Directions for this task:
Repeat, exactly as written, every line from the one holding "const cheese = new" through the one holding "points = [vertex.co". Leave out all other lines.

Exercise inputs:
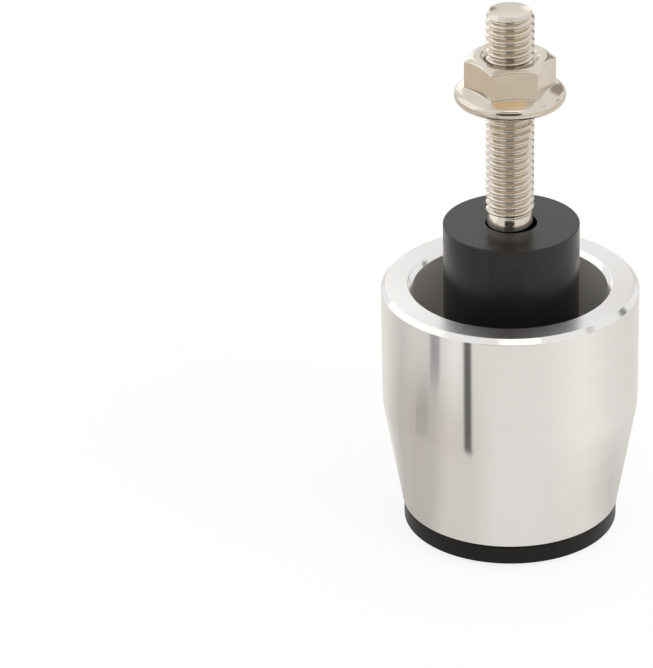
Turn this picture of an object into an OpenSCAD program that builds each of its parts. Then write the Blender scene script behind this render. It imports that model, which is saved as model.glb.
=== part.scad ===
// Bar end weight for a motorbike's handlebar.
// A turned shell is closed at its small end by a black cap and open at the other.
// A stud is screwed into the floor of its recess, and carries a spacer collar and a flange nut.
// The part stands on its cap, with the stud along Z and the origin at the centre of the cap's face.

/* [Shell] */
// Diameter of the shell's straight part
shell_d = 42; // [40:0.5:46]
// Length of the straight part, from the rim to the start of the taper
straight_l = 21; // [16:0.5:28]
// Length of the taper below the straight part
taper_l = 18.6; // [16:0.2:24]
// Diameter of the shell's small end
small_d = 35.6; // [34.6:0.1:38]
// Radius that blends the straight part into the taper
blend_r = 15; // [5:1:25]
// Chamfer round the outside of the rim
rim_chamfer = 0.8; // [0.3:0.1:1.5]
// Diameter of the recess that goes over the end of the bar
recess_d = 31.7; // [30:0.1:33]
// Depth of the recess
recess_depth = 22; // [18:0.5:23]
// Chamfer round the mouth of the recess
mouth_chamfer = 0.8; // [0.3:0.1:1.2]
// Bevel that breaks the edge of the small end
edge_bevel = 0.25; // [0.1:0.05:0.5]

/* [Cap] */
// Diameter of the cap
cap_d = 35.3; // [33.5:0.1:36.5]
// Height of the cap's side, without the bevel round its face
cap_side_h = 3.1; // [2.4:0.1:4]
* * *
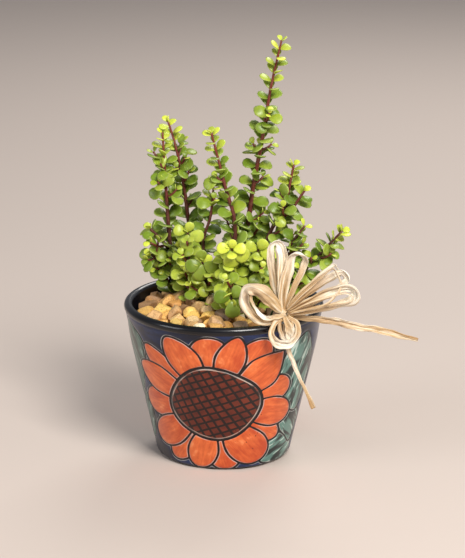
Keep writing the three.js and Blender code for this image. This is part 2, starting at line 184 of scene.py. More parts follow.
--
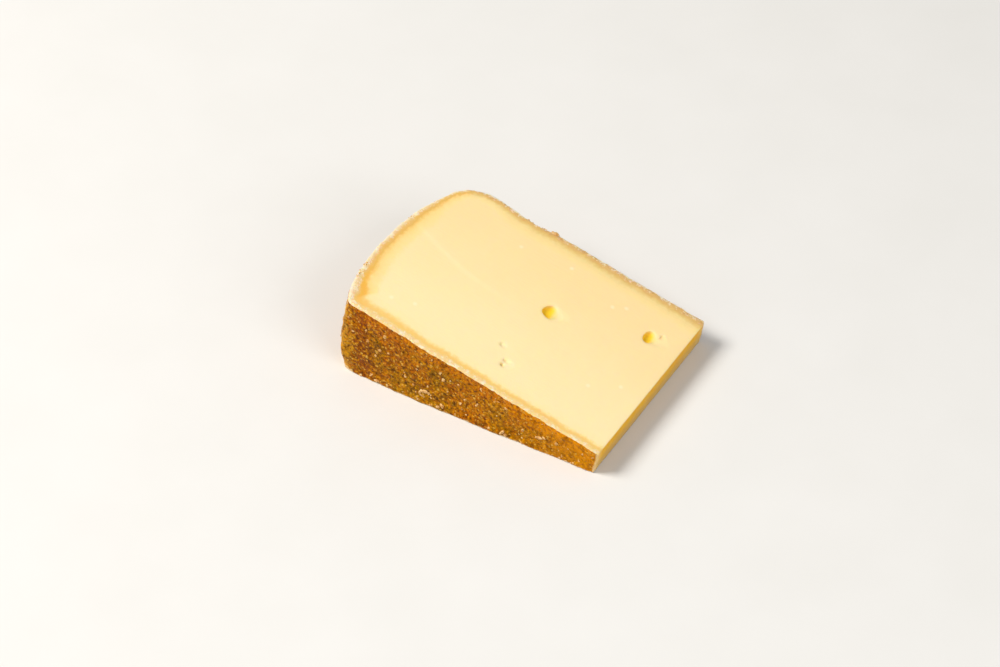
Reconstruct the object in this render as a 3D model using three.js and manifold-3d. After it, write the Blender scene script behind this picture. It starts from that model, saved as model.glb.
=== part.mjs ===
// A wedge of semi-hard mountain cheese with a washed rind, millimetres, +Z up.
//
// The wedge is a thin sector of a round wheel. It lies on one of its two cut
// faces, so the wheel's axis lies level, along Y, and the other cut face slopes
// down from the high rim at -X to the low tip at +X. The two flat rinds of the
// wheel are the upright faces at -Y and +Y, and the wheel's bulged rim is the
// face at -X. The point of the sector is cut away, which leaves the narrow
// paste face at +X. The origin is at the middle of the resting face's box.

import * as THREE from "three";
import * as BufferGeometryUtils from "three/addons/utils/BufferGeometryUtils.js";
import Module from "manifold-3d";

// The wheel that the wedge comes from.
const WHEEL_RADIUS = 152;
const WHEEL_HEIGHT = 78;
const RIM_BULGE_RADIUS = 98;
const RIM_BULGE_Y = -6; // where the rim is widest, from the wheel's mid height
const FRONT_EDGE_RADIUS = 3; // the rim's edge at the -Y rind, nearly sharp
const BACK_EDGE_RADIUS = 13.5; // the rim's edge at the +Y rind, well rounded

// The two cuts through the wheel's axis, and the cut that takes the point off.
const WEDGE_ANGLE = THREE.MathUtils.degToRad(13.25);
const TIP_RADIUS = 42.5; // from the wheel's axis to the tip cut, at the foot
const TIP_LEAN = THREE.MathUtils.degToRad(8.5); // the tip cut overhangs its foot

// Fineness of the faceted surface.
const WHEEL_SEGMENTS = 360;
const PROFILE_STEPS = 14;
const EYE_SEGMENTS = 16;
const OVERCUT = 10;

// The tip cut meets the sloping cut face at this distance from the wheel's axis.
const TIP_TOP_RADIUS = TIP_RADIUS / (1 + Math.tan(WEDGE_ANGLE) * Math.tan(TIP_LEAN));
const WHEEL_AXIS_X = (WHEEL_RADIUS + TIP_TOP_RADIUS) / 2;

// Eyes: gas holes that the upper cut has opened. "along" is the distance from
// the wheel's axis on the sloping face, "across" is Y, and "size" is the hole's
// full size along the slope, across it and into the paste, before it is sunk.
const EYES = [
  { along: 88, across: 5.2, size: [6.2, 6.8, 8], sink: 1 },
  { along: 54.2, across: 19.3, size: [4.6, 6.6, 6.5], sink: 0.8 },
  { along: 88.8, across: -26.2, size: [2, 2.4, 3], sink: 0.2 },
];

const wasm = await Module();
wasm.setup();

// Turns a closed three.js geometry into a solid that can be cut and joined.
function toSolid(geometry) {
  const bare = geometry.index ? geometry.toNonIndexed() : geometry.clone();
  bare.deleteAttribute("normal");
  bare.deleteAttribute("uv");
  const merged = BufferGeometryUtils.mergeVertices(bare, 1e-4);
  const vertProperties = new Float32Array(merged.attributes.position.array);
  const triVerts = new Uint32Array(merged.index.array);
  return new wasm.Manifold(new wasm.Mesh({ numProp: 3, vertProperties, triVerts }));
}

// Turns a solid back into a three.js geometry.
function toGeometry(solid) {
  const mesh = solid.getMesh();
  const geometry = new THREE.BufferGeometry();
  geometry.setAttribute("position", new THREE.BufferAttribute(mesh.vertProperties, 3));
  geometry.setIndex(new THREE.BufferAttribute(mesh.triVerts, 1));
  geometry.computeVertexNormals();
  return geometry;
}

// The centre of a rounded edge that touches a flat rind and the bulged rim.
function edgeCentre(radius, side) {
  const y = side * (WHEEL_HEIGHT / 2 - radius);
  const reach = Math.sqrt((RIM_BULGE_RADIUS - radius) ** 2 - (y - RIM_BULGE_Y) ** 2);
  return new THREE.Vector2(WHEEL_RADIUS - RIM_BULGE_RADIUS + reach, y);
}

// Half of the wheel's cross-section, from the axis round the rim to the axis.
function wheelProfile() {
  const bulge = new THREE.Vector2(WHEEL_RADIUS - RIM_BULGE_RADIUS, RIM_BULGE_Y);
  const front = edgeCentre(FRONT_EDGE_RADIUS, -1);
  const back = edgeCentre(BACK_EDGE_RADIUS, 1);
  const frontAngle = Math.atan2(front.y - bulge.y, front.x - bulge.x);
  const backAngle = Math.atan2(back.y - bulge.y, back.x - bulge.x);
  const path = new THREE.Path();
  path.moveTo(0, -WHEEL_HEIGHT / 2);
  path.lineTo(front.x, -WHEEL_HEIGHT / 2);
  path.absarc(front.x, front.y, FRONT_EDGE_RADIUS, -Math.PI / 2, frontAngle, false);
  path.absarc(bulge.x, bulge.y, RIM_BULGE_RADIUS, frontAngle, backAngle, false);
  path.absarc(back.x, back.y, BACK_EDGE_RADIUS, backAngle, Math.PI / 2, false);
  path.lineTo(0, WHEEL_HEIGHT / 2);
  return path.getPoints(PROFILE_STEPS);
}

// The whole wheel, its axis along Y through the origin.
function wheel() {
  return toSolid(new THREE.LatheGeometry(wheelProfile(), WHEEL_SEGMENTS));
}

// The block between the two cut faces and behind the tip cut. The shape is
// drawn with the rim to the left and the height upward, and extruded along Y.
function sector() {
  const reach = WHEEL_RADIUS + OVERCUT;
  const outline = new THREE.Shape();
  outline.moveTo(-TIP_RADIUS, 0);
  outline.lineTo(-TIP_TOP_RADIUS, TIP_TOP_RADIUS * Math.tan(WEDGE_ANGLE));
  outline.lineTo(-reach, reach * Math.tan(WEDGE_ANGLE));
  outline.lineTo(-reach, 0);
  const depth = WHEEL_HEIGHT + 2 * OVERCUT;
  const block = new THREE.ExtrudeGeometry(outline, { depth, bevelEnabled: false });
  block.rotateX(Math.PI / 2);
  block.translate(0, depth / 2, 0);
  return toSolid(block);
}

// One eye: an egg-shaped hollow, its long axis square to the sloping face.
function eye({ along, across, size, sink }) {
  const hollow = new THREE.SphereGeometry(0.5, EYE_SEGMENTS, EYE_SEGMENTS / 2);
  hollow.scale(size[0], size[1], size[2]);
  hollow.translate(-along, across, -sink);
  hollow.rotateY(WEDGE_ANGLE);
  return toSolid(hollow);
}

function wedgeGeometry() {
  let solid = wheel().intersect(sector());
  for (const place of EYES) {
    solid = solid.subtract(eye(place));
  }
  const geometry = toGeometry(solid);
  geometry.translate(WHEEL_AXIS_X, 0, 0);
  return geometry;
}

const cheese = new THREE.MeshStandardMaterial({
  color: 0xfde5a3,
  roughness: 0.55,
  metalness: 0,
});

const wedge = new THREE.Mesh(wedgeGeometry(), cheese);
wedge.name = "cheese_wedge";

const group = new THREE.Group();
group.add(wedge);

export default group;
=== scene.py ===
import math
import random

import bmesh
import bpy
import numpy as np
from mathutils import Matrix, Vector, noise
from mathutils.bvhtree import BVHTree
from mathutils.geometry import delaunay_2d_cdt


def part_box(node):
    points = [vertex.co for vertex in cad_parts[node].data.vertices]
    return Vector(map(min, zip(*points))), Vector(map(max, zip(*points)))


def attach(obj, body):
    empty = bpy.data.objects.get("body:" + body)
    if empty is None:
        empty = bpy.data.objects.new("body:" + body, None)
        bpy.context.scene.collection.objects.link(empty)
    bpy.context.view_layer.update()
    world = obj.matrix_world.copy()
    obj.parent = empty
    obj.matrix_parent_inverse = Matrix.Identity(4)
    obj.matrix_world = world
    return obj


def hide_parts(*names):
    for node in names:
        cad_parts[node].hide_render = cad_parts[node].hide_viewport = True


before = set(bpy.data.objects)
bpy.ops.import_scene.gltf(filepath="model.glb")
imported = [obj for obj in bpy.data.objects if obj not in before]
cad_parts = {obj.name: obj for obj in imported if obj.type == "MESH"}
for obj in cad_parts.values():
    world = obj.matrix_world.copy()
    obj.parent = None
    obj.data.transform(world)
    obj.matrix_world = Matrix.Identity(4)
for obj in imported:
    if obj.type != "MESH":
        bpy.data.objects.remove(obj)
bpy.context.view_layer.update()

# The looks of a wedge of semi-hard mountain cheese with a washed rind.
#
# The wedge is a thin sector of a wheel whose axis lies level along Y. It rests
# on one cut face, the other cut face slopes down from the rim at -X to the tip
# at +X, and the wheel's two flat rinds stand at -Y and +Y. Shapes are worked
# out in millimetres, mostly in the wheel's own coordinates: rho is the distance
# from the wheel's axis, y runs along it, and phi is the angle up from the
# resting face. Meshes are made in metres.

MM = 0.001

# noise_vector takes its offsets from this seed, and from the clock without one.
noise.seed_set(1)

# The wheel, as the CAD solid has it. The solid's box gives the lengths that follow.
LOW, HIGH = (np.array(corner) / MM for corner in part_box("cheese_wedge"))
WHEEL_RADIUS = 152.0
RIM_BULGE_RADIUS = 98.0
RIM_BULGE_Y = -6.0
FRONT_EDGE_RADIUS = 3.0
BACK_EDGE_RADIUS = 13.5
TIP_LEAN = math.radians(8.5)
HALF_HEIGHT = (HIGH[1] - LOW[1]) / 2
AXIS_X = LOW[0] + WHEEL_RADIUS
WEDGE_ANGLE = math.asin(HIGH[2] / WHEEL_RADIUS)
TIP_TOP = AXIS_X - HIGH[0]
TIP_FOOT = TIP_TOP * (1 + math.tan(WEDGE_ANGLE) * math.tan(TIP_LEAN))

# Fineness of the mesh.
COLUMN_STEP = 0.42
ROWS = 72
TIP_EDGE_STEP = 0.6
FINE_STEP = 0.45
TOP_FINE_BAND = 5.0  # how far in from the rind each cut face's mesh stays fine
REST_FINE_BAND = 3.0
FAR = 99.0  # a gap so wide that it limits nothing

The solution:
const cheese = new THREE.MeshStandardMaterial({
  color: 0xfde5a3,
  roughness: 0.55,
  metalness: 0,
});

const wedge = new THREE.Mesh(wedgeGeometry(), cheese);
wedge.name = "cheese_wedge";

const group = new THREE.Group();
group.add(wedge);

export default group;
=== scene.py ===
import math
import random

import bmesh
import bpy
import numpy as np
from mathutils import Matrix, Vector, noise
from mathutils.bvhtree import BVHTree
from mathutils.geometry import delaunay_2d_cdt


def part_box(node):
    points = [vertex.co for vertex in cad_parts[node].data.vertices]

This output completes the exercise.